Do the committee members “whisper in the ear” of negotiators? Warren’s staff said she was referring to the confidentiality of communications between the committee members and trade negotiators. Under the law, the USTR can develop rules for disclosing classified and trade-sensitive information to the advisory committee members, who have security clearance as long as they are on the committee.

While the direct meetings take place in private, committees still have to submit written reports to Congress and provide written recommendations and advice that are made public. Still, direct communications with trade negotiators can be shielded from disclosure under the Freedom of Information Act.

The 85 percent figure comes from a 2014 graphic by The Washington Post’s Wonkblog. Wonkblog found that of the 566 people who were on the committee, 480 (85 percent) were from private industry and trade groups (some were nonprofit trade associations). The majority of those members are, indeed, senior-level executives, government-relations representatives or consultants working on behalf of the companies.

Schott said that the industry committees need people who have technical expertise. Tiers 1 and 2 are designed to focus on broader trade issues, and do not get into the same level of detail as Tier 3 committees, he said. Plus, Schott noted, the Tier-1 Advisory Committee for Trade Policy and Negotiations Members has union representatives.

“If you count all three tiers together, probably a large number are from industries, manufacturing or service committees because that’s the composition of the third-tier committees,” Schott said. “But that’s not the case in the first and second tier, where there is more broad-based representatives from labor and there is a labor advisory committee.”

The Labor Advisory Committee is one of the second-tier committees, comprising labor representatives. There also are non-industry representatives on the first-tier committee that provides general guidance on trade policy.
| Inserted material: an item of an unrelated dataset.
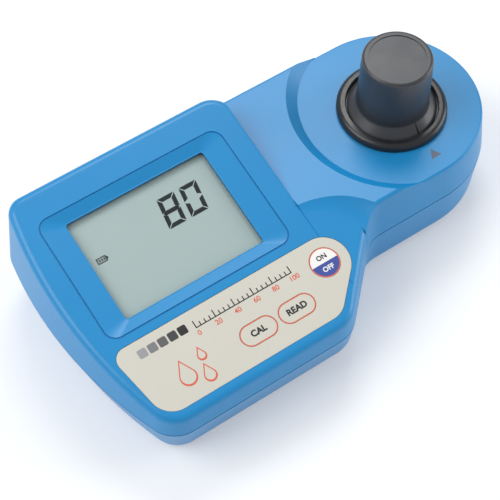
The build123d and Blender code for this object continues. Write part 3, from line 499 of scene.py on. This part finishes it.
def flat_work(name, shapes, depth, material, body):
    """Thin printed work on the tilted face; each shape is an outline and perhaps a hole."""
    vertices, faces = [], []
    for loops in shapes:
        points = [point for loop in loops for point in loop]
        start = len(vertices)
        count = len(points)
        vertices += [on_display(point, depth - INK_T) for point in points]
        vertices += [on_display(point, depth) for point in points]
        for flat in tessellate_polygon([[Vector((u, v, 0)) for u, v in loop] for loop in loops]):
            corners = anticlockwise(points, flat)
            faces.append([start + corner for corner in corners])
            faces.append([start + count + corner for corner in reversed(corners)])
        for loop in loops:
            for i in range(len(loop)):
                j = (i + 1) % len(loop)
                faces.append([start + i, start + count + i, start + count + j, start + j])
            start += len(loop)
    mesh = bpy.data.meshes.new(name)
    mesh.from_pydata(vertices, [], faces)
    mesh.update()
    return piece_from(name, mesh, material, body)


def arc(centre, radius, start, end, steps=ARC_STEPS):
    """Points on an arc between two angles in degrees."""
    angles = [radians(start + (end - start) * i / steps) for i in range(steps + 1)]
    return [(centre[0] + radius * cos(a), centre[1] + radius * sin(a)) for a in angles]


def pill(centre, length, width):
    """Outline with round ends."""
    reach = (length - width) / 2
    right = arc((centre[0] + reach, centre[1]), width / 2, -90, 90)
    left = arc((centre[0] - reach, centre[1]), width / 2, 90, 270)
    return right + left


def circle(centre, radius):
    """Closed circle."""
    return arc(centre, radius, 0, 360, CIRCLE_STEPS)[:-1]


def bar(left, right, low, high):
    """Upright rectangle."""
    return [(left, low), (right, low), (right, high), (left, high)]


def soft_bar(left, right, low, high, radius):
    """Rectangle with round corners."""
    corners = (
        (right - radius, low + radius, -90),
        (right - radius, high - radius, 0),
        (left + radius, high - radius, 90),
        (left + radius, low + radius, 180),
    )
    points = []
    for x, y, start in corners:
        points += arc((x, y), radius, start, start + 90, CORNER_STEPS)
    return points


def drop(centre, size):
    """Outline of a drop, with its tip up the slope."""
    x, y = centre
    belly = arc((x, y - 0.25 * size), 0.5 * size, 150, 390)
    tip = (x, y + 0.82 * size)
    return belly + [tip]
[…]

But Thea Lee, AFL-CIO deputy chief of staff, said that the system is still numerically dominated by industry representatives. USTR has opened up positions on the industry committees for representatives from labor and consumer groups, but the approval process has been slow, Lee said.

“Even though labor and environmental groups do also have some access, the majority of those industry-specific advisory groups do not have labor or environmental or consumer representation,” Lee said.

In response to criticisms about transparency and the large representation from industry representatives, USTR announced it would create a Public Interest Trade Advisory Committee to join Tier 2 committees. But the committee has not yet been developed.

The Pinocchio Test

Warren’s criticism of the advisory committees is one that a broad group of labor, environment, consumer and public interest groups have made about the process over the years. But while Warren says the 28 trade advisory committees were “formed” during the TPP drafting process, the committee structure has existed since they were enacted into law in the 1970s.

Her staff says the senator was referring to the renewal and reappointment process, through which the Obama administration shaped the committees, their makeup and access. The committees began giving input on TPP in 2008, before Obama became president. And by law, the committees are renewed as long as there is a need for them — i.e., ongoing negotiations over TPP. Her use of the word “formed” creates a misleading impression for the average voter.

Warren says the committee members are mostly made of corporation and industry representatives, and that they “whisper in the ear” of negotiators. She is referring to the meetings during which committee members provide advice and input in confidence, although the committees still file written reports. And it is true that industry representatives make up a large number of the total membership, but it is worth noting that there is a labor committee in the second tier, labor representatives in the first tier and that the industry groups have a narrow focus (to give technical advice).

Had Warren not said that the committees “formed” during the TPP drafting process, this claim on the whole would have been a mostly true One Pinocchio claim. But that misleading language pushes it to Two.